What’s the legislation for a HMO fire alarms?

The legislation governing fire safety in Houses in Multiple Occupation (HMOs) is stringent and critical for ensuring the safety of residents. The Housing Act 2004, along with the Regulatory Reform (Fire Safety) Order 2005, sets out specific requirements for fire alarms in HMOs. According to these regulations, landlords of HMOs are obligated to install and maintain appropriate fire detection and alarm systems. This includes the provision of smoke detectors, heat detectors, or multi-sensor detectors, depending on the layout and occupancy of the property.

Furthermore, the legislation mandates that fire alarms in HMOs must be interconnected, ensuring that when one alarm is triggered, all occupants are alerted promptly throughout the premises. This interconnected system enhances the chances of early detection and swift evacuation in the event of a fire, reducing the risk of injury or loss of life. Regular testing, inspection, and maintenance of fire alarm systems are also required by law, ensuring their continued reliability and effectiveness in protecting the occupants of HMOs from the devastating effects of fire. Compliance with these regulations is not just a legal obligation for landlords but a crucial responsibility towards safeguarding the lives and well-being of tenants in shared accommodation.

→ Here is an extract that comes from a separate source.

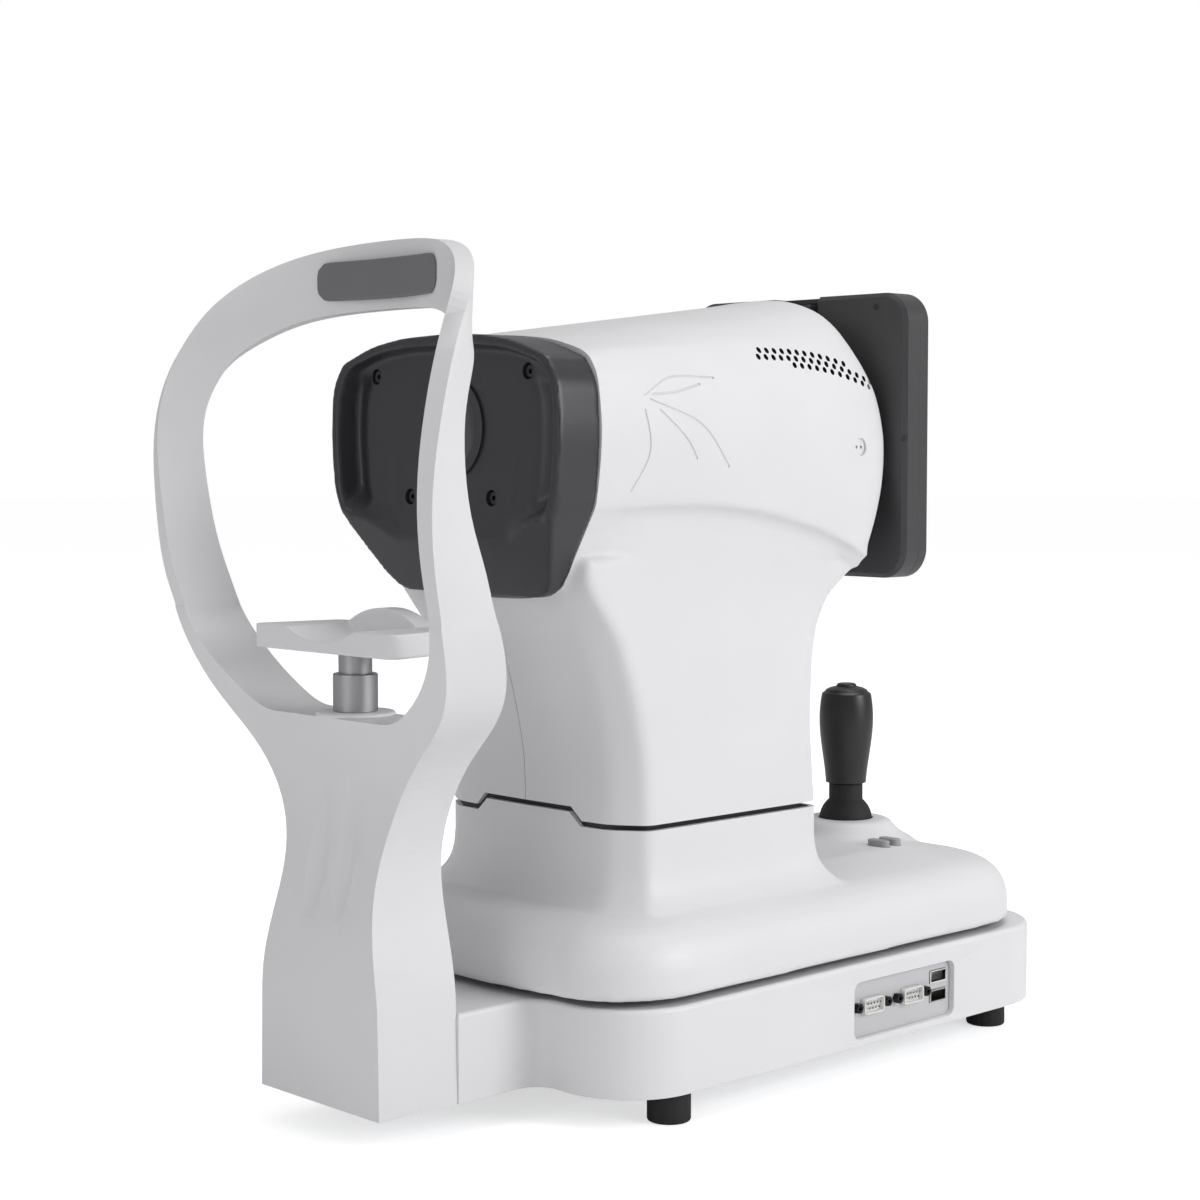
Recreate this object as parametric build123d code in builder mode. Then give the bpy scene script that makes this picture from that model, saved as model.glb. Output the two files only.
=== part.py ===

Communication with occupants

Communicating effectively with students in a House in Multiple Occupation (HMO) about fire alarms is essential for ensuring their safety and understanding of emergency procedures. Here are some best practices:

Clear Written Instructions on the HMO fire alarm

Provide clear written instructions about what to do in the event of a fire alarm. These instructions should be prominently displayed in common areas such as hallways, kitchens, and living rooms, as well as in individual bedrooms. Use simple language and include step-by-step guidance on evacuation procedures, including the nearest fire exits and assembly points.

Orientation Session

Conduct an orientation session for new tenants to familiarise them with the property’s fire alarm system and emergency procedures. This session can include a demonstration of how to operate the fire alarm, the location of fire extinguishers, and a walkthrough of evacuation routes. You can provide a video on YouTube.

Regular Fire Drills

Schedule regular fire drills to practice evacuation procedures with all tenants. This helps reinforce the importance of responding quickly and calmly to a fire alarm and ensures that everyone knows what to do in a real emergency. Provide feedback and address any questions or concerns raised during the drills.

Digital Communication

Utilise digital communication channels such as email, text messages, or a dedicated online platform to remind students about fire safety practices and upcoming fire drills. This allows you to reach students quickly and efficiently, especially in situations where immediate action is required.

Resident Meetings

Organise regular meetings with residents to discuss fire safety issues, address any maintenance concerns related to the fire alarm system, and reinforce the importance of adhering to safety protocols. Encourage open communication and feedback from tenants to promote a culture of safety and collaboration.

Emergency Contact Information

Ensure that all tenants have access to emergency contact information for the landlord or property manager, as well as local fire and rescue services. Encourage students to report any faults or malfunctions with the fire alarm system immediately to facilitate prompt maintenance and repairs.

By implementing these communication strategies, landlords or property managers can effectively educate and empower students living in an HMO to respond appropriately to fire alarms and prioritize their safety in the event of an emergency.

Using monitoring for HMO fire alarms

Implementing fire monitoring for alarms in a House in Multiple Occupation (HMO) is a proactive approach to enhancing fire safety and ensuring the well-being of occupants. Here’s how fire monitoring systems can be utilized effectively in an HMO:

  1. Early Detection: Fire monitoring systems utilise sensors and detectors strategically placed throughout the property to detect signs of fire, such as smoke or heat, at the earliest possible stage. This early detection is crucial in HMOs where multiple tenants may be living in close proximity, as it provides valuable time for evacuation and emergency response.
  2. Remote Monitoring: Many modern fire monitoring systems offer remote monitoring capabilities, allowing landlords or property managers to monitor the status of the system in real-time from a centralised location. This enables swift identification of any issues or malfunctions with the fire alarm system, ensuring prompt maintenance and repairs to keep the system operational at all times.
  3. Integration with Alarm Systems: Fire monitoring systems can be integrated with alarm systems to automatically trigger alerts and notifications in the event of a fire or other emergency. This ensures that all occupants are promptly alerted to the danger, even if they are not in the immediate vicinity of the fire alarm.
  4. 24/7 Monitoring Service: Some fire monitoring systems come with 24/7 monitoring services provided by professional monitoring centres. These centres are staffed by trained operators who can quickly assess incoming alerts, verify the presence of a fire, and dispatch emergency services if necessary. This additional layer of support can be invaluable in ensuring a rapid and coordinated response to emergencies in an HMO.
  5. Compliance with Regulations: Utilising fire monitoring systems can help landlords or property managers ensure compliance with fire safety regulations governing HMOs. By investing in state-of-the-art monitoring technology and adhering to industry standards, they demonstrate a commitment to the safety and well-being of their tenants, reducing the risk of legal liabilities and penalties.

Our final words are about getting this all right so you are not continually forking out on new control panels like this landlord will have to do after the brick attack it’s suffered. Let’s hope there is no fire on this property between now and the fix.